Oh, I see no worries. Great idea! The full 8 reales silver coins are 800 bucks now. So 800 is a lot of money to me but your idea is solid and the best one.


#8

“Shipwreck Coins” is a rip off in the coin business. Depending on condition, date of issue etc, a non -shipwreck 8 Reales coin can cost as low as $ 27.50. Melt price is even less. Admittedly these are the bottom of the collection range, and a good piece, which was collectable would cost you as much as 10 times more. Still a lot less than a “shipwreck” coin. A lot of “shipwreck coins” get made by leaving them in saltwater for a week or two, and this shoots their value up, for some reason. I’ve never seen a “shipwreck coin” yet with a really verifiable provenience. If you like 8 Reales coins, look around for one you like at the next coin show in your area, bargain like heck, and make you mold for it.


#9

I’m not sure you are aware of the very large 1715 Spanish feel wrecks here in Melbourne Beach Florida? There are thousands, maybe 10’s of thousands of silver coins that washed up on the beach over the years and was found out in the water in addition to gold escudos. It’s not hard to purchase those coins but even the silver ones cost 800 dollars sometimes. We find some of the coins after hurricanes, they are not that rare.
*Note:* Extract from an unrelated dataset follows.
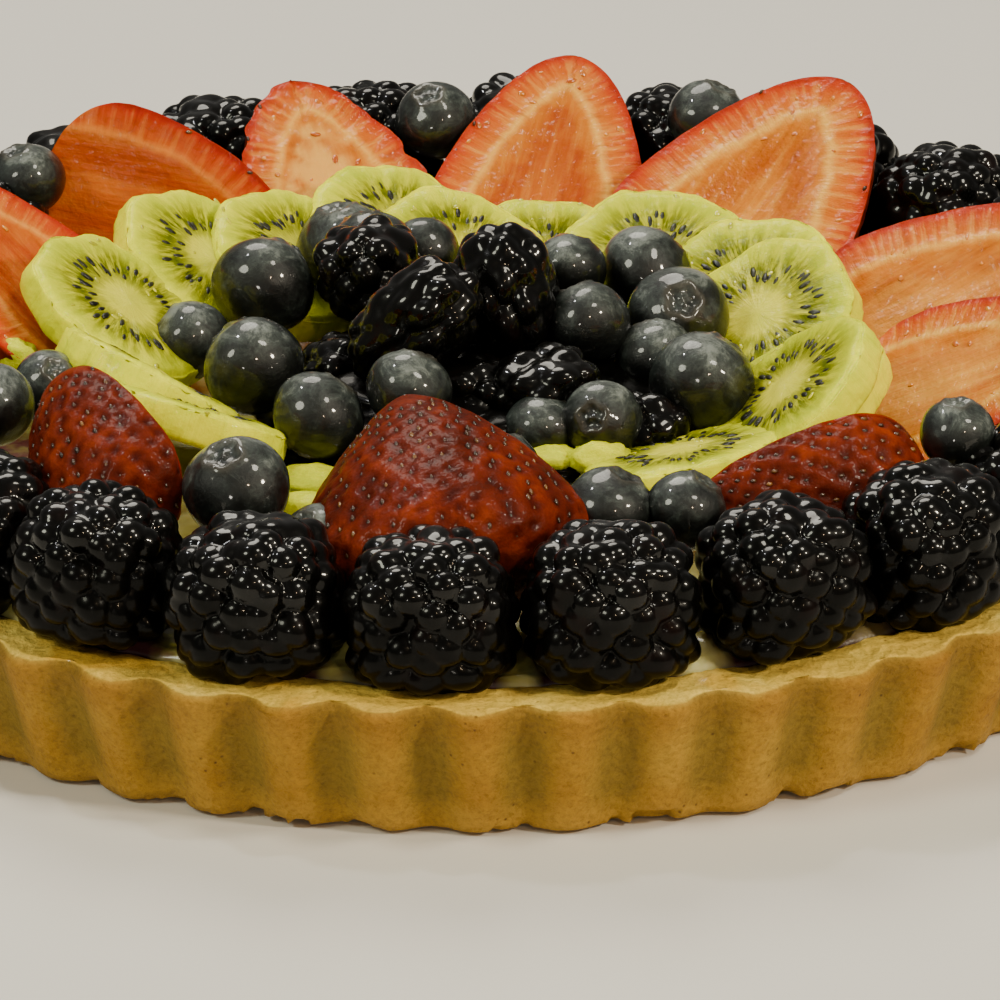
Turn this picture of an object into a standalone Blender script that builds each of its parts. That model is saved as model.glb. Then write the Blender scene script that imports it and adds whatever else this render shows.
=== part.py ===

All of the jewelers I know and see are honest about all of their replicas here in Florida. I’m not sure where you are seeing all the dishonesty.


#10

I’m aware of Spanish wreck in the Caribbean, though not your beach specifically. What I am talking about is the coins themselves. Whether they come from a wreck or you buy them from a deal, its the same coin.

Given that precisely the same coins can be bought without a romantic story for a fraction of the price the honest jewelers of Florida charge for their supposed “shipwreck coins”, if I was going to make a replica, I would buy from a dealer.

But if they do drift up that much on the local beach, my next thought would be to buy a metal detector and start searching the sands.


#11

There are two waxes of treasure coins available…somewhere. I know this
because I purchased them, but I can’t remember where I got them!
Look for “pirate coin” instead of “treasure coin” and you’ll find them.

I found one at this site:
http://www.waxpatterns.com/2014%20Website/Red%20Catalog/Red%20Catalog%20Page%2054.html
It’s the left hand model in row 6. Sorry, I can’t link directly to that
model’s photo because of the way the site is set up.

I also found these which are similar to the ones I have, although I know
I did not get them there:


The detail on the waxes I bought was not the best so I improved them
with some time spent with the wax pen and build-up wax.

–Kathy Johnson
Feathered Gems Jewelry


#12

wow, Kathy. Your google/search skills exceed mine and thank you for that! And I’m a Virtual School educator by day so thanks for showing I should try harder searching myself next time.

:slight_smile:

In the end, it looks like my poly jet printed models I make on the computer are going to look much better as long as I find a suitable texture/worn look I liked added. I’ll post that soon.

I am making a new version where it is “clipped” like the original cob coins, at least the silver ones were. I just have to add a texture like it’s been in the ocean for a while.


#13

I sent you a private message about your request. Have a good day.